_Material provided_
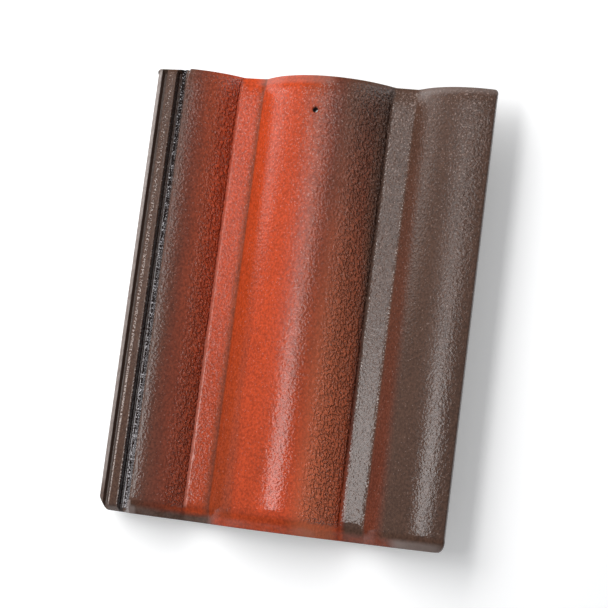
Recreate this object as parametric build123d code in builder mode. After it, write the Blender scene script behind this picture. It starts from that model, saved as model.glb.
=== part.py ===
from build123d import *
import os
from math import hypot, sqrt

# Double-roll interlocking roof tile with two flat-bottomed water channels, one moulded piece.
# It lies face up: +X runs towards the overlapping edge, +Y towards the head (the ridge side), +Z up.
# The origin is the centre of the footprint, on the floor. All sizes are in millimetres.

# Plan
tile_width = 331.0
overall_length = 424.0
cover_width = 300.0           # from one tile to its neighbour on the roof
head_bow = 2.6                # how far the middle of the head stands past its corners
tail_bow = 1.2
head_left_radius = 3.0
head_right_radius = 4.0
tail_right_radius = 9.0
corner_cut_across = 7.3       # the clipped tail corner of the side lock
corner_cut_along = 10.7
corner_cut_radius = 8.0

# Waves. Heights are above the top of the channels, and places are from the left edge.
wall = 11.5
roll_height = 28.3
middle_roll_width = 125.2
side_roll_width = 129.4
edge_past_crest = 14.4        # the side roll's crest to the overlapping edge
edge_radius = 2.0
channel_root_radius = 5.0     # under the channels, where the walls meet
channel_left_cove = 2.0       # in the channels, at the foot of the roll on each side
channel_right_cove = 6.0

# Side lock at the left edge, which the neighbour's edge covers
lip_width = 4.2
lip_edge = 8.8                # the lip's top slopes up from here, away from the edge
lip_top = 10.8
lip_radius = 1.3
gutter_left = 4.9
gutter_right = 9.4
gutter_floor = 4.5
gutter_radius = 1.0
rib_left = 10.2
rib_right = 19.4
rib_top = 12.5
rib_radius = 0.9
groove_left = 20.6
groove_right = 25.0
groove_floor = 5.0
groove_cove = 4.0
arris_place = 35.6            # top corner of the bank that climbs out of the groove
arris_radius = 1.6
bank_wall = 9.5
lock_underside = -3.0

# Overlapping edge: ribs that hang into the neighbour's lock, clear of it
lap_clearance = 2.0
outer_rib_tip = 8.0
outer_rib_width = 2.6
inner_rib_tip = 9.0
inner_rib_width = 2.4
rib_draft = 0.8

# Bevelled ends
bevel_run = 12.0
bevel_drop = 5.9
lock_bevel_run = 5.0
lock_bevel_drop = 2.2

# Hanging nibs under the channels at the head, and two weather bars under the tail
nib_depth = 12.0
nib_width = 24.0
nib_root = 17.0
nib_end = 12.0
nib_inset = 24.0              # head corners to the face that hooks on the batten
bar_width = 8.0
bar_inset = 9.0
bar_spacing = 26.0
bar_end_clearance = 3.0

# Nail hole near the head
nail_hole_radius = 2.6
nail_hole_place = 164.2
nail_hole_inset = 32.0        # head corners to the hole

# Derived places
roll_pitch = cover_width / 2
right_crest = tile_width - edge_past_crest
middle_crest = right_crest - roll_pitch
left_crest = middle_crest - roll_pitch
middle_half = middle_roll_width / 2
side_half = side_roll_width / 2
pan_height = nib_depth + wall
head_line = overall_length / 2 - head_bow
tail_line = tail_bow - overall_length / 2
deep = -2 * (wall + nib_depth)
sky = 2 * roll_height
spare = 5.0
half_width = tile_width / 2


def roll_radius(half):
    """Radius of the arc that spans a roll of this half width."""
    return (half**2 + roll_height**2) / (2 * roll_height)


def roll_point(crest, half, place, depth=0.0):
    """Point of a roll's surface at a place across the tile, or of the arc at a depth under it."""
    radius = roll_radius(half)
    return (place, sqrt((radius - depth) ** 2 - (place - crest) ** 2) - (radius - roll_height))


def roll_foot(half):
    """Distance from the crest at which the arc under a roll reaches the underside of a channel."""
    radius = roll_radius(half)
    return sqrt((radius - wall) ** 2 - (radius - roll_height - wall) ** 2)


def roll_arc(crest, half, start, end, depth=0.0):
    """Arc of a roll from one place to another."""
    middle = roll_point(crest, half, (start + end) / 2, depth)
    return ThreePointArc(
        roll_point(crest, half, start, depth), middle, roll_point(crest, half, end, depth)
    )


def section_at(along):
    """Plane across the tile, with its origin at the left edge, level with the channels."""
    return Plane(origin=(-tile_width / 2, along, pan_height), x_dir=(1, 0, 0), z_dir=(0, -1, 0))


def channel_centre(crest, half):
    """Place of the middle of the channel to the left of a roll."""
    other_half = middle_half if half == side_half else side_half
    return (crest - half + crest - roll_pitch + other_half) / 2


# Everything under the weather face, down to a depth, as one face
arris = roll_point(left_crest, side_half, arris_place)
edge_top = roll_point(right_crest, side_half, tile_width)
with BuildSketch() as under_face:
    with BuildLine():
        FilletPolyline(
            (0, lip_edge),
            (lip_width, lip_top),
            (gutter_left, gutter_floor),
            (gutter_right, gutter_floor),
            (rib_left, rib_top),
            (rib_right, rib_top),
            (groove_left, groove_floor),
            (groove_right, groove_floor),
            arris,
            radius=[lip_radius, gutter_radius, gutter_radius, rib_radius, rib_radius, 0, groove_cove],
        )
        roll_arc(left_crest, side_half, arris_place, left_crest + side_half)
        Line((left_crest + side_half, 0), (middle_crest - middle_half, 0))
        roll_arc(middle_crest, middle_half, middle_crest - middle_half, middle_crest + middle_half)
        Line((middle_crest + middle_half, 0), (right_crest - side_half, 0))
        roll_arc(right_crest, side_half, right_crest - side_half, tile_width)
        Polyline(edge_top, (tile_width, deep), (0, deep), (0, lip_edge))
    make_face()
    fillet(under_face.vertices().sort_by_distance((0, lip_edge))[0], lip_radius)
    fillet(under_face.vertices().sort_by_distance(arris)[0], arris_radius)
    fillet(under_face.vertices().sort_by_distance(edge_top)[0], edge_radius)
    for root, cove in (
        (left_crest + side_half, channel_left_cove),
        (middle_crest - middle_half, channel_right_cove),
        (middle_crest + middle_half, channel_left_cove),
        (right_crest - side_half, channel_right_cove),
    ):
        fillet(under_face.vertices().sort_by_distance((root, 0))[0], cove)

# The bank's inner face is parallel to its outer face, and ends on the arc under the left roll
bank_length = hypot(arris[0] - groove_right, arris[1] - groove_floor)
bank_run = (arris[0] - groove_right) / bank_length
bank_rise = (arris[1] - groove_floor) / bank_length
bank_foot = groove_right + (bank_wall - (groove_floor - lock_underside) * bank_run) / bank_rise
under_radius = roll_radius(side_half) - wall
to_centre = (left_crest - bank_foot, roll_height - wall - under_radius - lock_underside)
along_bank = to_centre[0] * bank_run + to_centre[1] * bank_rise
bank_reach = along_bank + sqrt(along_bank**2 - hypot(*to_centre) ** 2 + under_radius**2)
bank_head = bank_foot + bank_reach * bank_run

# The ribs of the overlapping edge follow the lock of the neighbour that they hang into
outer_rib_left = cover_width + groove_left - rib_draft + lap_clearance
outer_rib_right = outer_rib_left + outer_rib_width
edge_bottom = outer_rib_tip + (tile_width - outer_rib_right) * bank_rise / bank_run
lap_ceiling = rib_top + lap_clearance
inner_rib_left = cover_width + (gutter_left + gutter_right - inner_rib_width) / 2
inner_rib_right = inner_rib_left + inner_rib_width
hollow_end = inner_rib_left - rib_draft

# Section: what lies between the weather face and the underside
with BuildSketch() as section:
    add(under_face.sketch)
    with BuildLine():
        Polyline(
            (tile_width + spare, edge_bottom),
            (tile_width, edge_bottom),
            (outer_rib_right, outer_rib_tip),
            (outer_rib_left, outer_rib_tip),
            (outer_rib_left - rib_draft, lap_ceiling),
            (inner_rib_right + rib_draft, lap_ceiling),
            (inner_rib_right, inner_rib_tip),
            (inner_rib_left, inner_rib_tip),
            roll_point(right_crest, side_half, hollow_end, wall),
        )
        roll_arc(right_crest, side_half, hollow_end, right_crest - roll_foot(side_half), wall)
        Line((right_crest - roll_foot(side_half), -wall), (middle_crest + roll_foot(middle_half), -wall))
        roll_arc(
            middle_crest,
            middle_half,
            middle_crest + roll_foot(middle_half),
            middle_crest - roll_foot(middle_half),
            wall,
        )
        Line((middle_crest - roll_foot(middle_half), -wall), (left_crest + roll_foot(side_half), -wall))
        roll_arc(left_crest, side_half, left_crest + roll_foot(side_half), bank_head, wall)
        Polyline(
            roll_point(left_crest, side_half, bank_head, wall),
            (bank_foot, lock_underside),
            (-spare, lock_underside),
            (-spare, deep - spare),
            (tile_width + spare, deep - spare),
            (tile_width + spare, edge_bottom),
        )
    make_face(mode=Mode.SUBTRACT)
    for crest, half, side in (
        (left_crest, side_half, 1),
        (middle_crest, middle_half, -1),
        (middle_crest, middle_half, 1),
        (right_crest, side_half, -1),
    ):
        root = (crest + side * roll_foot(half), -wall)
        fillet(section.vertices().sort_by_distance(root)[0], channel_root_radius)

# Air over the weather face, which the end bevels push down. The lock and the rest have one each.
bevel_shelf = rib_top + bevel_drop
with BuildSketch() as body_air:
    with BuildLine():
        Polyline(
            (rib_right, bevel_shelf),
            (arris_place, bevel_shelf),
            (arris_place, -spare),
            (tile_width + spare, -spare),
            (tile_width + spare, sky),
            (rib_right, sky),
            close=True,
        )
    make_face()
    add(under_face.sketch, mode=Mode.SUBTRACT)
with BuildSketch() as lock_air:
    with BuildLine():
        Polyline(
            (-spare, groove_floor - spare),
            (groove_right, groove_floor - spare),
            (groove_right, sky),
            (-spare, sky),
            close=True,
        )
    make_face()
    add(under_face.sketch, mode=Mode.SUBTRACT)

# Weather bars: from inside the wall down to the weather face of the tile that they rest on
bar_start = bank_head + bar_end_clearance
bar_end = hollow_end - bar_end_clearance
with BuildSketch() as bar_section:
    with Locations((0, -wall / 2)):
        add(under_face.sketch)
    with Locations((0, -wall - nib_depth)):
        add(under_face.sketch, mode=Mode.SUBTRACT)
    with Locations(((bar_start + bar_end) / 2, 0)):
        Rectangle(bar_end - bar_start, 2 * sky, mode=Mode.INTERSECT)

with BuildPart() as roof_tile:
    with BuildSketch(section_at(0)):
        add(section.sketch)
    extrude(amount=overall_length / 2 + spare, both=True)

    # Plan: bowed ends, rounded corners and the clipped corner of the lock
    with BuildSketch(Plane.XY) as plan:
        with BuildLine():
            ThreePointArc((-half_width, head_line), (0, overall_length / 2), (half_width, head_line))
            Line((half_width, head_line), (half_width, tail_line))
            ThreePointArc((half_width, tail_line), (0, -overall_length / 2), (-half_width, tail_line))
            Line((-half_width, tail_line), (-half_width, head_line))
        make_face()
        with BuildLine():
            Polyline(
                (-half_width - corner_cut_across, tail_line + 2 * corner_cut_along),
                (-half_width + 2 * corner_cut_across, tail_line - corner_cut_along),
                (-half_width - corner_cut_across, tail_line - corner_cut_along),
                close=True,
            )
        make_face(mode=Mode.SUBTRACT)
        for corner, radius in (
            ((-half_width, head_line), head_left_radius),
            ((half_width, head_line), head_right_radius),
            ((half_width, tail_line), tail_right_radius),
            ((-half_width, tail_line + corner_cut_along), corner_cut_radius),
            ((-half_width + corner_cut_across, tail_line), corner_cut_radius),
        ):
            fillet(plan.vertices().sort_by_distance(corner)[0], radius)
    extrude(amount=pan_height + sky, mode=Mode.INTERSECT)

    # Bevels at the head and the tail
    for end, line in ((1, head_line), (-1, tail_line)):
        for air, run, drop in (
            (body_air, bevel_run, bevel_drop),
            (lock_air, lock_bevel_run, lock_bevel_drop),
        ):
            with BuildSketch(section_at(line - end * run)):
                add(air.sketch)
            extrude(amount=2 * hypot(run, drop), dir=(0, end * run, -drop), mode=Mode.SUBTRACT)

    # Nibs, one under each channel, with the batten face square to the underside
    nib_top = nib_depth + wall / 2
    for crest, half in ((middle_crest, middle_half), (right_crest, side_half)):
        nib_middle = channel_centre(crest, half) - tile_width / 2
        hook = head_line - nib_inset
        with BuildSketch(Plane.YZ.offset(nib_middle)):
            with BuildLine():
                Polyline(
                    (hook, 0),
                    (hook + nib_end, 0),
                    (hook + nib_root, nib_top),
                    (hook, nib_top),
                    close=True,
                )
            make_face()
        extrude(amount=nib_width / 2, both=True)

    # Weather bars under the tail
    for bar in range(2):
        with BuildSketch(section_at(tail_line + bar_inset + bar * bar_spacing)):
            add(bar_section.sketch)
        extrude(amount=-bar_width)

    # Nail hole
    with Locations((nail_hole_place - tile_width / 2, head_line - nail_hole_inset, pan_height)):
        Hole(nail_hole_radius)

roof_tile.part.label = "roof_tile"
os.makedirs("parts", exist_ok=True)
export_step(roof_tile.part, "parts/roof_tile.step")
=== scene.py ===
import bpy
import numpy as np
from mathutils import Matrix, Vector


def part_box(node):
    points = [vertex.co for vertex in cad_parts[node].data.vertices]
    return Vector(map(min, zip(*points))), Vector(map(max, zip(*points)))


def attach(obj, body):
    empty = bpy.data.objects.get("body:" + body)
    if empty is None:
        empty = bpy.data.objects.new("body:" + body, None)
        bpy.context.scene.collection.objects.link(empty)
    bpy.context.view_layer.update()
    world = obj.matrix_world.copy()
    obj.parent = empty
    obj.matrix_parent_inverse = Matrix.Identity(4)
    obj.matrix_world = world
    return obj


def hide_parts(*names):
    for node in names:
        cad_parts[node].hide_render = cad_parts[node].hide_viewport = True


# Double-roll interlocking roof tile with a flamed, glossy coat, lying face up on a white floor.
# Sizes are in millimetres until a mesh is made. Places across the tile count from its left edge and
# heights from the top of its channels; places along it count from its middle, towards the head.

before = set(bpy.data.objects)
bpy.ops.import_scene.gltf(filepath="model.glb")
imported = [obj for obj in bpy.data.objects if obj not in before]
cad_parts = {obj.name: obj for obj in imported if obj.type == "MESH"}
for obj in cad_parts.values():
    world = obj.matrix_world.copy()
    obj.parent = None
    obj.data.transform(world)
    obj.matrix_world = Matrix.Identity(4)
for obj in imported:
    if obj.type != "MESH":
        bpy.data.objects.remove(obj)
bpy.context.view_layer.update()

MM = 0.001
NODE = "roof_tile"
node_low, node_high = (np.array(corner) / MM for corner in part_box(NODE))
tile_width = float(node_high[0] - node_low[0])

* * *

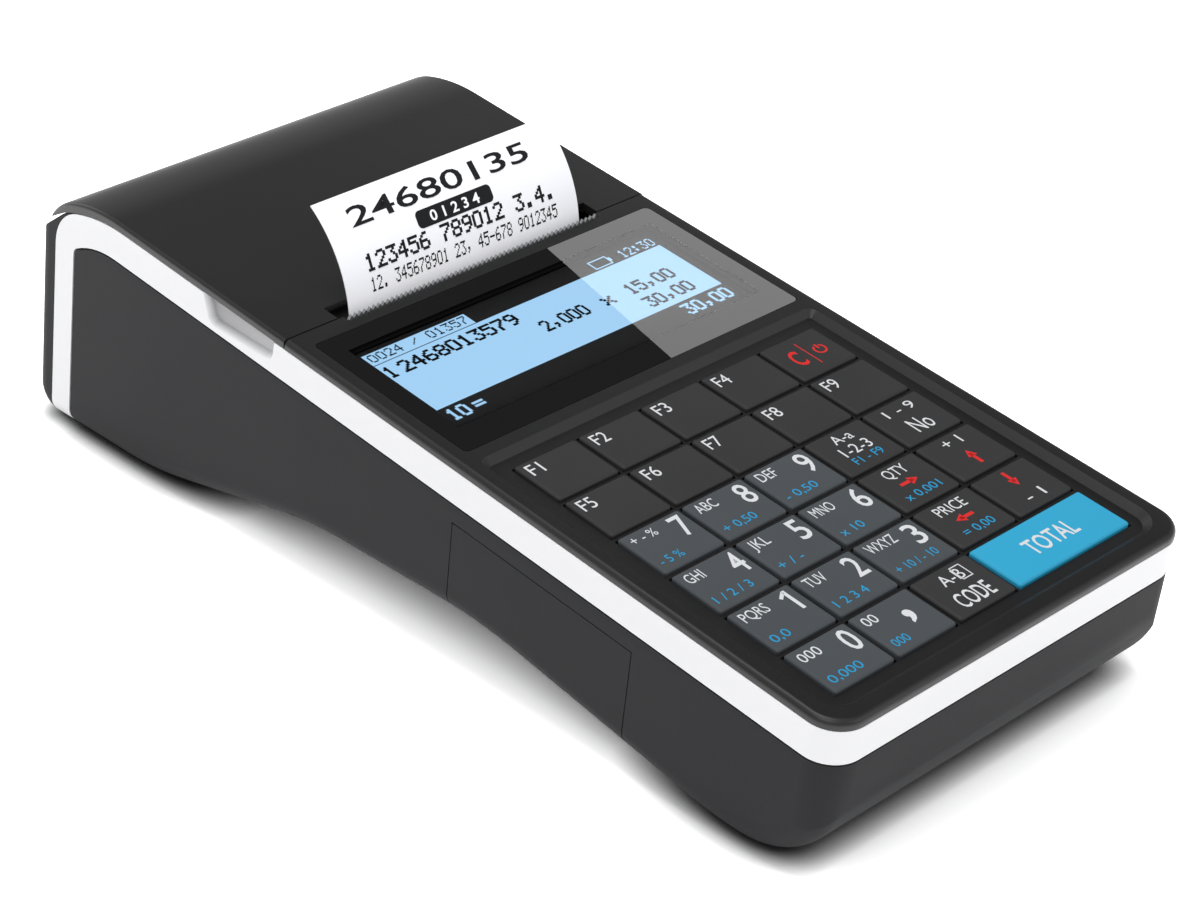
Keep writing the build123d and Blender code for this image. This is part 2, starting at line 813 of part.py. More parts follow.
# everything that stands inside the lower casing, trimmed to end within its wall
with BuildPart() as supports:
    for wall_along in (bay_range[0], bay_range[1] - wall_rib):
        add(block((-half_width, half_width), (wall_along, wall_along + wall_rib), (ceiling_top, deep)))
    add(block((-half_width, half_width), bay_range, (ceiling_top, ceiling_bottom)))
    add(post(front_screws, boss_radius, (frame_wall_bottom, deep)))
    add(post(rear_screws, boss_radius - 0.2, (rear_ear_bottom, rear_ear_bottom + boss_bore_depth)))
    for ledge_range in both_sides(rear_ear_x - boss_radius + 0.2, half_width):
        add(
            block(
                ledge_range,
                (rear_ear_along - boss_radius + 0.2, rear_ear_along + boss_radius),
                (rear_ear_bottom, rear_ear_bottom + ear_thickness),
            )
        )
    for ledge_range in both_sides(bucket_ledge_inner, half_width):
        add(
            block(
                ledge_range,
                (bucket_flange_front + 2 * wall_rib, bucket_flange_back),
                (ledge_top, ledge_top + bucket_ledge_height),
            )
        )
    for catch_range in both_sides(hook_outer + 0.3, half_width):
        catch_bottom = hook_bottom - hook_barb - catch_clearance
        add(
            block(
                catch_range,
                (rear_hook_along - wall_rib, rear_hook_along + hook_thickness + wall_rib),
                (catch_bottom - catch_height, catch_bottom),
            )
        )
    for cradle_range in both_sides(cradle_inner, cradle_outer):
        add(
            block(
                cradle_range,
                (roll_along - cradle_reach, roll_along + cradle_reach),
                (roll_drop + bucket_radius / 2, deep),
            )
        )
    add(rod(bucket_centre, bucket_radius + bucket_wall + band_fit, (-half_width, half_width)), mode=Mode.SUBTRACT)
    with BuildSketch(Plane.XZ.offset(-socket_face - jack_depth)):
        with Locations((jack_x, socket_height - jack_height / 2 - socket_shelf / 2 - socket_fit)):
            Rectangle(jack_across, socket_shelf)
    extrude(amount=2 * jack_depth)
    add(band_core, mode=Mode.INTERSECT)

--

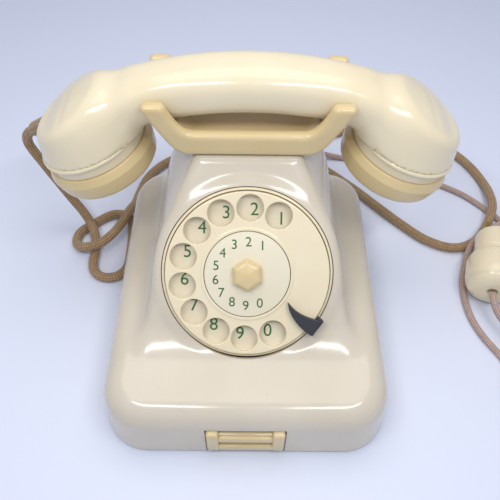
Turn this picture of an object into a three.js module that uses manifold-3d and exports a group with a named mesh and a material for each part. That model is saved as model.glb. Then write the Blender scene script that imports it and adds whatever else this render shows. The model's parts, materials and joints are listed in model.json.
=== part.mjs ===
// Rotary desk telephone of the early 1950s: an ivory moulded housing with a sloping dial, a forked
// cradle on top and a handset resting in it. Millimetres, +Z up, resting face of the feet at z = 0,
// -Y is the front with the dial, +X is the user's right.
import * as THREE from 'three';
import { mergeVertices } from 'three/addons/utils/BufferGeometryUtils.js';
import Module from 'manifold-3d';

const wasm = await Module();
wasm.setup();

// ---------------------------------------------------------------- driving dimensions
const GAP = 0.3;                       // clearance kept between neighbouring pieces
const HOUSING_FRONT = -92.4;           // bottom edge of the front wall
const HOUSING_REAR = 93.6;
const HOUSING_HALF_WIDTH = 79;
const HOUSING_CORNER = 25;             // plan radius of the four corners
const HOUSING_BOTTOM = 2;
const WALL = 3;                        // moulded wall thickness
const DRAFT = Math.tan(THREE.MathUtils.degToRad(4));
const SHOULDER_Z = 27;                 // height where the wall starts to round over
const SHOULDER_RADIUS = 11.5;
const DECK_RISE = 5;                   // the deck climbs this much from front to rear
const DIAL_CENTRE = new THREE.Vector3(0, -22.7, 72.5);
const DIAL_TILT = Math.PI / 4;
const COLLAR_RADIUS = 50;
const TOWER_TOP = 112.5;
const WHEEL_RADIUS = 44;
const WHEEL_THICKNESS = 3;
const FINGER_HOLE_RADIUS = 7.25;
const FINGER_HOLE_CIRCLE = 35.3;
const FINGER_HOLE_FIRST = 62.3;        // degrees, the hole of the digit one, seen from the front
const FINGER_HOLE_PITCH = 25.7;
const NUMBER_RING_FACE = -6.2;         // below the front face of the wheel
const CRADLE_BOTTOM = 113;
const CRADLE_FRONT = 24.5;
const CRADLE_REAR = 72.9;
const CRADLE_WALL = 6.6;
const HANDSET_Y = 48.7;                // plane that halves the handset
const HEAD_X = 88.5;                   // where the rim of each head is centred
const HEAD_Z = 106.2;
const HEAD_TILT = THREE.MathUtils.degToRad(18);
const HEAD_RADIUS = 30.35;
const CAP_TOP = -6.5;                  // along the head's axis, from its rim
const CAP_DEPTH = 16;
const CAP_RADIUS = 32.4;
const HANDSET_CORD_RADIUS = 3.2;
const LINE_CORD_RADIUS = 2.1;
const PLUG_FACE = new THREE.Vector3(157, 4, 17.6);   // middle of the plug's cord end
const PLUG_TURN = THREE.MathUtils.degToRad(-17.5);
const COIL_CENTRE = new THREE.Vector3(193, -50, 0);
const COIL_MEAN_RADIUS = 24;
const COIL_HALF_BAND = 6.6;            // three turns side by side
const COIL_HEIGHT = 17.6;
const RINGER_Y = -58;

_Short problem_
Give again, word for word, only the lines running from the line with "Turn this picture" through the line with "import Module from 'manifold-3d';"; include both of those lines.

_Answer to the problem_
Turn this picture of an object into a three.js module that uses manifold-3d and exports a group with a named mesh and a material for each part. That model is saved as model.glb. Then write the Blender scene script that imports it and adds whatever else this render shows. The model's parts, materials and joints are listed in model.json.
=== part.mjs ===
// Rotary desk telephone of the early 1950s: an ivory moulded housing with a sloping dial, a forked
// cradle on top and a handset resting in it. Millimetres, +Z up, resting face of the feet at z = 0,
// -Y is the front with the dial, +X is the user's right.
import * as THREE from 'three';
import { mergeVertices } from 'three/addons/utils/BufferGeometryUtils.js';
import Module from 'manifold-3d';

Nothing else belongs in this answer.